[DATA SEGMENT]

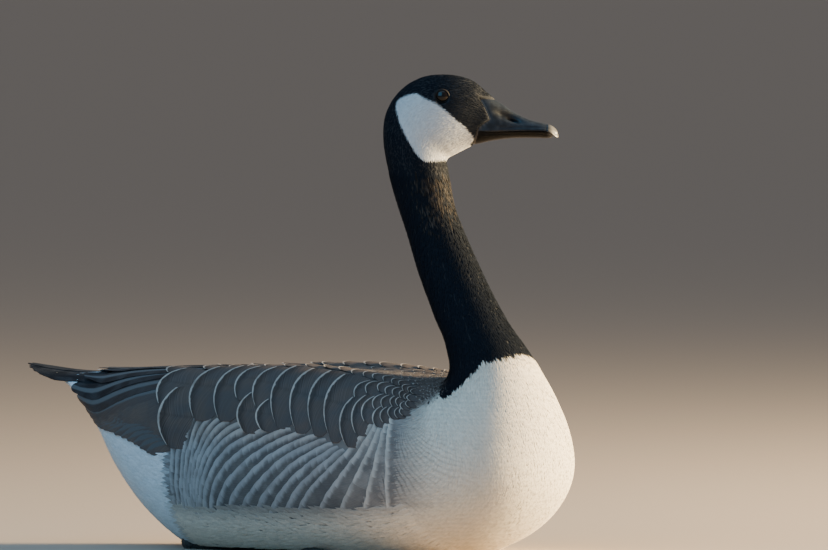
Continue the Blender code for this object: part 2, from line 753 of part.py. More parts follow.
def tail_vane(k, side, rng):
    """One tail feather: the further out, the more it is turned out, rolled down and shortened."""
    turn = Matrix.Rotation(-side * TAIL_YAW * (k + 0.5), 3, "Z")
    roll = side * TAIL_ROLL * (k + 0.5)
    root = Vector((TAIL_ROOT[0], 0, TAIL_ROOT[1] - TAIL_DROP * k))
    tip = Vector((TAIL_TIP[0], 0, TAIL_TIP[1] - TAIL_TIP_DROP * k))
    along = turn @ (tip - root) * (1 - TAIL_SHORTENING * k + TAIL_JITTER * rng.uniform(-1, 1))
    root.y = side * TAIL_ROOT_SPACING * (k + 0.5)
    across = turn @ Vector((0, math.cos(roll), -math.sin(roll)))
    upward = along.cross(across).normalized()
    rows = []
    for part, width in VANE_OUTLINE:
        centre = root + along * part - upward * TAIL_SAG * math.sin(math.pi * part)
        reach = across * TAIL_HALF_WIDTH * width
        middle = centre + upward * VANE_CAMBER * TAIL_HALF_WIDTH
        thickness = TAIL_THICKNESS * (1 - VANE_THINNING * part)
        rows.append((centre - reach, middle, centre + reach, upward, thickness))
    return vane(rows, "tail_vane")


def tail_feathers(tail, rng):
    made = [tail_vane(k, side, rng) for k in range(TAIL_PAIRS) for side in (1, -1)]
    union(tail, made)


def paint(nodes):
    """Give each node its own material."""
    black = (0.012, 0.012, 0.014)
    looks = {
        "head": (black, 0.75),
        "neck_lower": (black, 0.75),
        "neck_upper": (black, 0.75),
        "bill_upper": ((0.02, 0.025, 0.03), 0.35),
        "bill_lower": ((0.015, 0.018, 0.02), 0.4),
        "eye_left": ((0.02, 0.012, 0.01), 0.08),
        "eye_right": ((0.02, 0.012, 0.01), 0.08),
        "torso": ((0.55, 0.50, 0.44), 0.85),
        "wing_left": ((0.16, 0.13, 0.11), 0.7),
        "wing_right": ((0.16, 0.13, 0.11), 0.7),
        "tail": (black, 0.6),
        "leg_left": ((0.03, 0.03, 0.03), 0.55),
        "leg_right": ((0.03, 0.03, 0.03), 0.55),
    }
    for name, (color, roughness) in looks.items():
        nodes[name].data.materials.clear()
        nodes[name].data.materials.append(material(name, color, roughness))


def empty(name, location=(0, 0, 0)):
    made = bpy.data.objects.new(name, None)
    made.location = location
    bpy.data.collections[PART_COLLECTION].objects.link(made)
    return made


def hang_head(nodes):
    """Turn the head, bill and eyes about the upright axis of the neck."""
    pivot = empty("head_pivot", (TURN_X, 0, 0))
    for name in ("head", "bill_upper", "bill_lower", "eye_left", "eye_right"):
        nodes[name].parent = pivot
        nodes[name].matrix_parent_inverse = Matrix.Translation((-TURN_X, 0, 0))
    pivot.rotation_euler.z = HEAD_TURN
    return pivot


def build():
    clear_scene()
    rng = np.random.default_rng(SEED)
    collection(PART_COLLECTION)
    collection(CUTTER_COLLECTION)
    nodes = body_parts()
    whole = nodes.pop("whole")
    surface = BackSurface(whole)
    bpy.data.objects.remove(whole)

    flatten_belly(nodes["torso"])
    tail_feathers(nodes["tail"], rng)
    nodes["leg_right"] = leg(-1, "leg_right", PART_COLLECTION)
    nodes["leg_left"] = mirrored(nodes["leg_right"], "leg_left")
    for side, word in ((1, "left"), (-1, "right")):
        boolean(nodes["torso"], leg(side, "leg_clearance", CUTTER_COLLECTION, GAP), "DIFFERENCE")
        nodes["wing_" + word] = wing(surface, side, "wing_" + word, rng)
        boolean(nodes["torso"], wing_slab(surface, side, "wing_bed", CUTTER_COLLECTION, GAP), "DIFFERENCE")
        nodes["eye_" + word] = eye(side, "eye_" + word)

    head_details(nodes["head"])
    nodes["bill_upper"] = bill(UPPER_BILL_ROWS, "bill_upper", True)
    nodes["bill_lower"] = bill(LOWER_BILL_ROWS, "bill_lower", False)
    nostrils(nodes["bill_upper"])

    paint(nodes)
    root = empty(PART_COLLECTION + "_root")
    hang_head(nodes).parent = root
    for node in nodes.values():
        node.data.shade_smooth()
        if node.parent is None:
            node.parent = root


build()
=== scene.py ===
"""The looks of a resting Canada goose: skin, plumage, bill, eyes, feet and a plain studio."""

import math

import bmesh
import bpy
import numpy as np
from mathutils import Matrix, Vector
from mathutils.kdtree import KDTree


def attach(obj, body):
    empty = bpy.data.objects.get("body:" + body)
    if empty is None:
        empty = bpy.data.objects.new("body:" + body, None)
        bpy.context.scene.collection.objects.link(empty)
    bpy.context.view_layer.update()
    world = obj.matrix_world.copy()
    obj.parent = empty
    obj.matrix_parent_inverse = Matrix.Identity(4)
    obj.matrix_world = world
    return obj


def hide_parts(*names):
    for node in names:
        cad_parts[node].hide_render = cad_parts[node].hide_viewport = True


bl_info = {
    "name": "Canada goose",
    "version": (1, 0, 0),
    "blender": (4, 5, 0),
    "location": "View3D > Sidebar > Goose",
    "description": "Builds the skin, plumage, bill, eyes and feet of a resting goose",
    "category": "Object",
}

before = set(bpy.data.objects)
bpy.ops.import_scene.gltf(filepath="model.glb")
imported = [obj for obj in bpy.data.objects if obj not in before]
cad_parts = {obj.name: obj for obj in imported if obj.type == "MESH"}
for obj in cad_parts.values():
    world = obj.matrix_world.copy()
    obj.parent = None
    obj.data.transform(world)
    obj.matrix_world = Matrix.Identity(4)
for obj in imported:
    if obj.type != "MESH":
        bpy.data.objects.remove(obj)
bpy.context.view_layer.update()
BODY = "root"

# The turn of the neck about an upright axis
HEAD_TURN = math.radians(36)
TURN_X = 0.070
TURN_START_Z = 0.170
TURN_END_Z = 0.300

# Sections of the body from tail to bill: top (x, z), bottom (x, z), half width, fullness
BODY_ROWS = (
    (-0.276, 0.1395, -0.275, 0.1340, 0.024, 2.0),
    (-0.260, 0.1405, -0.254, 0.1195, 0.033, 2.0),
    (-0.242, 0.1415, -0.234, 0.0980, 0.039, 2.0),
    (-0.225, 0.1425, -0.214, 0.0710, 0.047, 2.0),
    (-0.205, 0.1435, -0.194, 0.0420, 0.057, 2.1),
    (-0.170, 0.1455, -0.160, 0.0130, 0.074, 2.2),
    (-0.120, 0.1470, -0.118, -0.0080, 0.091, 2.2),
    (-0.060, 0.1480, -0.058, -0.0120, 0.102, 2.3),
    (0.000, 0.1480, 0.005, -0.0120, 0.107, 2.3),
    (0.050, 0.1465, 0.065, -0.0110, 0.107, 2.2),
    (0.085, 0.1440, 0.115, -0.0050, 0.102, 2.2),
    (0.101, 0.1430, 0.155, 0.0080, 0.094, 2.2),
    (0.109, 0.1430, 0.186, 0.0290, 0.083, 2.1),
    (0.1120, 0.1440, 0.203, 0.0560, 0.072, 2.1),
    (0.1128, 0.1460, 0.205, 0.0880, 0.062, 2.0),
    (0.1125, 0.1485, 0.196, 0.1200, 0.051, 2.0),
    (0.1115, 0.1520, 0.183, 0.1460, 0.042, 2.0),
    (0.1080, 0.1590, 0.1680, 0.1680, 0.035, 2.0),
    (0.1030, 0.1710, 0.1520, 0.1870, 0.030, 2.0),
    (0.0920, 0.1870, 0.1320, 0.2140, 0.0262, 2.0),
    (0.0735, 0.2211, 0.1152, 0.2429, 0.0238, 2.0),
    (0.0615, 0.2553, 0.1020, 0.2727, 0.0227, 2.0),
    (0.0518, 0.2852, 0.0972, 0.2948, 0.0230, 2.0),
    (0.0452, 0.3120, 0.0955, 0.3065, 0.0236, 2.0),
    (0.0428, 0.3300, 0.0942, 0.3110, 0.0240, 2.0),
    (0.0440, 0.3470, 0.0945, 0.3135, 0.0245, 2.0),
    (0.0505, 0.3615, 0.0965, 0.3153, 0.0250, 2.0),
    (0.0618, 0.3732, 0.0995, 0.3168, 0.0252, 2.1),
    (0.0760, 0.3800, 0.1030, 0.3186, 0.0245, 2.1),
    (0.0910, 0.3816, 0.1070, 0.3207, 0.0228, 2.1),
    (0.1040, 0.3802, 0.1110, 0.3228, 0.0205, 2.1),
    (0.1155, 0.3761, 0.1155, 0.3245, 0.0178, 2.1),
    (0.1243, 0.3688, 0.1205, 0.3258, 0.0155, 2.0),
    (0.1360, 0.3590, 0.1330, 0.3290, 0.0120, 2.0),
)
HEAD_ROW = 23.0
BELLY_Z = 0.0030

# How fine the skin, the bill and the feathers' lines are, and how wide each feather's patch for baking is
STEPS_PER_ROW, POINTS_ROUND = 12, 128
BILL_STEPS, BILL_POINTS_ROUND = 12, 96
LINE_STEPS = 8
PATCH = 0.003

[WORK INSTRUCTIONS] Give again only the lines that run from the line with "root = empty(PART_COLLECTION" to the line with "imported = [obj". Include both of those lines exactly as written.

[RESULT OF THIS EXERCISE]
    root = empty(PART_COLLECTION + "_root")
    hang_head(nodes).parent = root
    for node in nodes.values():
        node.data.shade_smooth()
        if node.parent is None:
            node.parent = root


build()
=== scene.py ===
"""The looks of a resting Canada goose: skin, plumage, bill, eyes, feet and a plain studio."""

import math

import bmesh
import bpy
import numpy as np
from mathutils import Matrix, Vector
from mathutils.kdtree import KDTree


def attach(obj, body):
    empty = bpy.data.objects.get("body:" + body)
    if empty is None:
        empty = bpy.data.objects.new("body:" + body, None)
        bpy.context.scene.collection.objects.link(empty)
    bpy.context.view_layer.update()
    world = obj.matrix_world.copy()
    obj.parent = empty
    obj.matrix_parent_inverse = Matrix.Identity(4)
    obj.matrix_world = world
    return obj


def hide_parts(*names):
    for node in names:
        cad_parts[node].hide_render = cad_parts[node].hide_viewport = True


bl_info = {
    "name": "Canada goose",
    "version": (1, 0, 0),
    "blender": (4, 5, 0),
    "location": "View3D > Sidebar > Goose",
    "description": "Builds the skin, plumage, bill, eyes and feet of a resting goose",
    "category": "Object",
}

before = set(bpy.data.objects)
bpy.ops.import_scene.gltf(filepath="model.glb")
imported = [obj for obj in bpy.data.objects if obj not in before]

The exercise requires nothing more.